En este sentido me resulta especialmente llamativo cómo buena parte de las conquistas que el movimiento LGTB ha ido alcanzando se han hecho precisamente gracias a la asimilación en una cultura heteronormativa y no desde lo que habría supuesto la garantía de otras maneras de entender la afectividad, la sexualidad o los modelos de convivencia. El mismo debate en torno al matrimonio, que sin duda ha supuesto una conquista en la igualdad de derechos que cualquier demócrata debería aplaudir, es un claro ejemplo de cómo ha triunfado una visión asimilacionista del modelo ideal de convivencia que la sociedad hetero nos vende insistentemente como promesa de felicidad.

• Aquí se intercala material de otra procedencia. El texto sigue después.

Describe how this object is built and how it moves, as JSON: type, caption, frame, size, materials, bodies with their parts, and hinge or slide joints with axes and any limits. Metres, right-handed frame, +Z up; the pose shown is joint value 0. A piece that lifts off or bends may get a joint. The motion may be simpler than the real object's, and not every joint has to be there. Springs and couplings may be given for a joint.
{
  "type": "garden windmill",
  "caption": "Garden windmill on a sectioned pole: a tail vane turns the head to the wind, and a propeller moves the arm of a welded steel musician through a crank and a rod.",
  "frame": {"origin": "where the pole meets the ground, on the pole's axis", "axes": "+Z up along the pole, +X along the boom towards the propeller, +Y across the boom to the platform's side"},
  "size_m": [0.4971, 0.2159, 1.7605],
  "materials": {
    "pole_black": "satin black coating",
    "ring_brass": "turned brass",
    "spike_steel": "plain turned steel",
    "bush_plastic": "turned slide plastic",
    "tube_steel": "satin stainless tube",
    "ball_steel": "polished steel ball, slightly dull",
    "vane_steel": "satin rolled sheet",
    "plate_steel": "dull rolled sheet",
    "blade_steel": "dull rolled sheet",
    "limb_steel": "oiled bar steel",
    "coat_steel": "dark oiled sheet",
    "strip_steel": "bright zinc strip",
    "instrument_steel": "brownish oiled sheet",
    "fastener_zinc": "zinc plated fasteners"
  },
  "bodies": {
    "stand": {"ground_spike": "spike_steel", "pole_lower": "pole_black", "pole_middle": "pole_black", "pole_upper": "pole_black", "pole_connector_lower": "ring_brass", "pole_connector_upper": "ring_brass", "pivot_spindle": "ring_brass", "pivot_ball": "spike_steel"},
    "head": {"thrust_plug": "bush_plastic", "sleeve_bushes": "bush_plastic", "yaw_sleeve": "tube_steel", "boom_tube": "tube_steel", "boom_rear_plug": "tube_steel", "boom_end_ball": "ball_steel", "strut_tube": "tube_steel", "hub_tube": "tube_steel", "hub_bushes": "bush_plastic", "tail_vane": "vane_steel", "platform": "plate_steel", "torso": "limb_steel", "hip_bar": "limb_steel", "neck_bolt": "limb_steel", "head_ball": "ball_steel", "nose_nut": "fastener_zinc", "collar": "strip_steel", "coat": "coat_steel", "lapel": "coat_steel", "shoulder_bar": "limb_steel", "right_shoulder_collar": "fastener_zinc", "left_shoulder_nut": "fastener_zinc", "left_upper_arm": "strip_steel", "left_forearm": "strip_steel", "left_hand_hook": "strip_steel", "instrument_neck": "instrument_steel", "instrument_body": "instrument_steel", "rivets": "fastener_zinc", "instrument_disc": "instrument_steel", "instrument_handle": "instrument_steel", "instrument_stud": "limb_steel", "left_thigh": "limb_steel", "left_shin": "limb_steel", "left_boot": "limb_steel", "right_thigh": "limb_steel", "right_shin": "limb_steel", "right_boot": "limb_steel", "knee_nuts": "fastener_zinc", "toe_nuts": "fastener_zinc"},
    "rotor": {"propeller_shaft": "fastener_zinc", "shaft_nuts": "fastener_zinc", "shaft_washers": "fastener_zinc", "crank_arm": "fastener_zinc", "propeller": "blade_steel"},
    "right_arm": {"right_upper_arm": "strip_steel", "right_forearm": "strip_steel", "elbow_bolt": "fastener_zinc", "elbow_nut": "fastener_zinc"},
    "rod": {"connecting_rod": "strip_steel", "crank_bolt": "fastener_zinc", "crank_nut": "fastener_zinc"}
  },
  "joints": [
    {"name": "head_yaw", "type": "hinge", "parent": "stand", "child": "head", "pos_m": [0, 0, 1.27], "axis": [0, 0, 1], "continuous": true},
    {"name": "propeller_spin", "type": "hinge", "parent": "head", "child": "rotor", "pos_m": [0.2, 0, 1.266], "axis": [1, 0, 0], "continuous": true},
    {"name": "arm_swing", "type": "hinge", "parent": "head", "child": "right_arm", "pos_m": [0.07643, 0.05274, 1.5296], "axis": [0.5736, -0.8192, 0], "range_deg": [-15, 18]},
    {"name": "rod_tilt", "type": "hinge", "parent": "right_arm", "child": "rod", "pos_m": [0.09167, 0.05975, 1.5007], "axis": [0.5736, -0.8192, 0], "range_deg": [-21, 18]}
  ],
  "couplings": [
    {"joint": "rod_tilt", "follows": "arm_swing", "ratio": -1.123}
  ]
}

Todo ello haciendo invisibles otras opciones posibles de entender los pactos de convivencia.
En este sentido, no es de extrañar que muchas de las voces más críticas con el matrimonio procedieran de colectivos de mujeres lesbianas, en cuanto que entendían que dicha institución reproducía un orden heteronormativo y patriarcal. Una crítica que, en gran medida, podríamos hacer extensiva a otras muchas estrategias de los colectivos LGTB en las que, en vez de combatirlos, se han reproducido los esquemas que mantienen una diferenciación jerárquica entre hombres y mujeres.

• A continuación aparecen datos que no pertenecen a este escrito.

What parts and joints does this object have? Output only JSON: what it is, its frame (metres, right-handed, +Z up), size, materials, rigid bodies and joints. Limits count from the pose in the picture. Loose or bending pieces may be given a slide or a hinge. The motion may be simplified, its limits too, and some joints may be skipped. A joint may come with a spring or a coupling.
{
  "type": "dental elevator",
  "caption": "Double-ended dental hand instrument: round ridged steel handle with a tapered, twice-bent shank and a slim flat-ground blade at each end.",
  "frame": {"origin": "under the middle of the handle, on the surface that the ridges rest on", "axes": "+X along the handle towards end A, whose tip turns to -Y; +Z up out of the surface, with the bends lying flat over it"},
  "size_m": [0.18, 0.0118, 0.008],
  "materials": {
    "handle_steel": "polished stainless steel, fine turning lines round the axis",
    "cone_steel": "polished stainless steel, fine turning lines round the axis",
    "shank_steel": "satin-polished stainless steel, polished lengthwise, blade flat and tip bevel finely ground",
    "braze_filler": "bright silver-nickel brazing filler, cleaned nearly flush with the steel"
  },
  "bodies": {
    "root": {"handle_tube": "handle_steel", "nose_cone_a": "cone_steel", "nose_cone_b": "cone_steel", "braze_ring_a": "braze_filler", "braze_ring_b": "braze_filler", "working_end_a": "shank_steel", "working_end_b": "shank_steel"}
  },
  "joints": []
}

Todo ello no ha contribuido a darles voz y reconocimiento a unas mujeres que han de sumar a la discriminación que sufren por su sexo la que se les añade por su identidad sexual. De esta manera, se ha establecido una línea de continuidad con la invisibilidad de estas mujeres que ni siquiera, en este caso afortunadamente, existieron como sujetos activos en los momentos históricos en que las normas penales castigaban los actos contra natura.

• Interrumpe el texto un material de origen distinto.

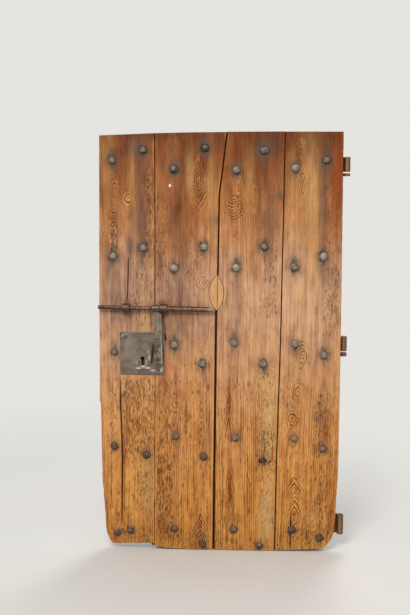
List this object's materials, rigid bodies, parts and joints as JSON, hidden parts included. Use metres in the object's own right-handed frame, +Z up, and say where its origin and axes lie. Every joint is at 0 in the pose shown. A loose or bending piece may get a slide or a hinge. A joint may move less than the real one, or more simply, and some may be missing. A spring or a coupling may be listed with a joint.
{
  "type": "rectangular plank door leaf",
  "caption": "Old rectangular door leaf of wide pine planks nailed to rear battens, with domed nails, a sliding bolt with a hasp, an iron lock plate and rolled hinge eyes.",
  "frame": {"origin": "middle of the lowest hinge eye, on the hinge axis; the leaf hangs upright and its foot lies 116 mm lower", "axes": "+Z up along the hinge axis, +X away from the leaf on the hinge side, so the leaf reaches along -X, and the nailed face with the bolt faces -Y"},
  "size_m": [1.115, 0.112, 1.897],
  "materials": {
    "old_pine": "old waxed pine, worn and worm-eaten",
    "patch_pine": "paler let-in pine",
    "batten_pine": "dull unwaxed pine",
    "nail_iron": "hammered iron, rust-stained",
    "bolt_iron": "brown forged iron, rubbed bright at the tip",
    "hasp_iron": "forged iron, rubbed edges",
    "plate_iron": "hammered sheet iron, grey-brown patina",
    "small_iron": "forged iron",
    "works_iron": "dull forged iron",
    "hinge_iron": "rusty forged iron"
  },
  "bodies": {
    "leaf": {"plank_1": "old_pine", "plank_2": "old_pine", "plank_3": "old_pine", "plank_4": "old_pine", "patch_left": "patch_pine", "patch_right": "patch_pine", "batten_1": "batten_pine", "batten_2": "batten_pine", "batten_3": "batten_pine", "batten_4": "batten_pine", "batten_5": "batten_pine", "nails_row_1": "nail_iron", "nails_row_2": "nail_iron", "nails_row_3": "nail_iron", "nails_row_4": "nail_iron", "nails_row_5": "nail_iron", "bolt_staple_left": "bolt_iron", "bolt_staple_right": "bolt_iron", "lock_plate": "plate_iron", "lock_plate_nails": "small_iron", "lock_rivets": "small_iron", "lock_wards": "works_iron", "lock_guides": "works_iron", "lock_spring": "works_iron", "hinge_top": "hinge_iron", "hinge_middle": "hinge_iron", "hinge_bottom": "hinge_iron", "hinge_nails_top": "small_iron", "hinge_nails_middle": "small_iron", "hinge_nails_bottom": "small_iron"},
    "rod": {"bolt_rod": "bolt_iron"},
    "hasp": {"hasp": "hasp_iron", "hasp_loop": "hasp_iron"},
    "lock_latch": {"lock_bolt": "works_iron"}
  },
  "joints": [
    {"name": "bolt_slide", "type": "slide", "parent": "leaf", "child": "rod", "axis": [-0.9998, 0, 0.0175], "range_m": [0, 0.094]},
    {"name": "hasp_swing", "type": "hinge", "parent": "rod", "child": "hasp", "pos_m": [-0.84, -0.073, 1.009], "axis": [-0.9998, 0, 0.0175], "range_deg": [0, 160]},
    {"name": "lock_bolt_throw", "type": "slide", "parent": "leaf", "child": "lock_latch", "axis": [1, 0, 0], "range_m": [0, 0.028]}
  ]
}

Por lo tanto, uno de los principales focos de atención en las reivindicaciones que tienen que ver con la diversidad afectivo-sexual debería ser el relacionado con la discriminación "interseccional" que sufren las mujeres, las cuales acumulan causas y circunstancias que dificultan el ejercicio de sus derechos y que las mantienen en una posición subalterna con respecto a los varones. Es decir, en el caso de las mujeres son varias las causas de discriminación que se entrecruzan, que interseccionan entre ellas  y que contribuyen a mantener su subordinación. Una intersección que se hace especialmente evidente en las mujeres que no responden al patrón heterosexual que sigue dominando el orden jurídico y político.  Piénsese por ejemplo en todas las dificultades que a nivel legal siguen teniendo las parejas de mujeres que deciden ser madres.
Esta invisibilidad de las mujeres lesbianas, que en gran medida siguen no en el armario sino en la trastienda del espacio público y de las políticas de igualdad, nos sitúa frente a las raíces de la discriminación que todavía hoy, incluso en democracias avanzadas como la nuestra, siguen sufriendo muchas personas en razón de sus opciones afectivas y sexuales. Se trata de un elemento más que nos demuestra que la gran revolución radica en la erosión definitiva del orden cultural y político del patriarcado que es el que, durante siglos, ha mantenido a su vez la heterosexualidad como imperativo categórico y que, por tanto, ha consolidado la homofobia como frontera.
De ahí que sería necesario coser redes más estrechas entre las reivindicaciones feministas y las del colectivo LGTB, un propósito no siempre conseguido ya que, al contrario, desde ambas posiciones se han generado más dinámicas de lobbies enfrentados que de sujetos cooperantes en un mismo objetivo. Porque de lo que se trata es en profundizar en la garantía de la igualdad entendida al fin como tutela de las diversas maneras de entender la dignidad y el libre desarrollo de la personalidad del individuo.
De ahí que en un plano jurídico el reto sea la eficaz garantía del derecho al libre desarrollo de la afectividad y la sexualidad, con todas las proyecciones que el mismo ha de tener en ámbitos tan importantes para el individuo como el Derecho de Familia. Un ámbito este que habría de revisarse teniendo como punto de partida la autonomía individual y la diversidad. Una tarea sin duda compleja para un territorio tan dado a los esquemas simplistas e interesadamente reductores del patriarcado. Y, a su vez, una tarea que en el caso de las mujeres lesbianas debe ser doblemente intensa ya que acumulan múltiples discriminaciones.
Por todo ello, en este junio de desfiles en carrozas y otras manifestaciones públicas que cada día me parecen menos necesarias y más discutibles, el reto no es tanto insistir en la reivindicación del orgullo sino precisamente hacerlo en la necesidad de que no sólo los ordenamientos jurídicos sino también el orden social y cultural reconozca y garantice la diversidad afectiva y sexual. Y con ella las diferentes maneras de entender la familia, la parentalidad y todas las consecuencias que derivan de cómo organizamos nuestros pactos de convivencia.
La reivindicación “orgullosa” fue sin duda necesaria en otros momentos históricos, y todavía hoy lo sigue siendo en muchos lugares del planeta,  pero me parece superflua en un país como el nuestro en el que el reto actual es superar la tolerancia y hacer firme como una roca la igualdad de reconocimiento.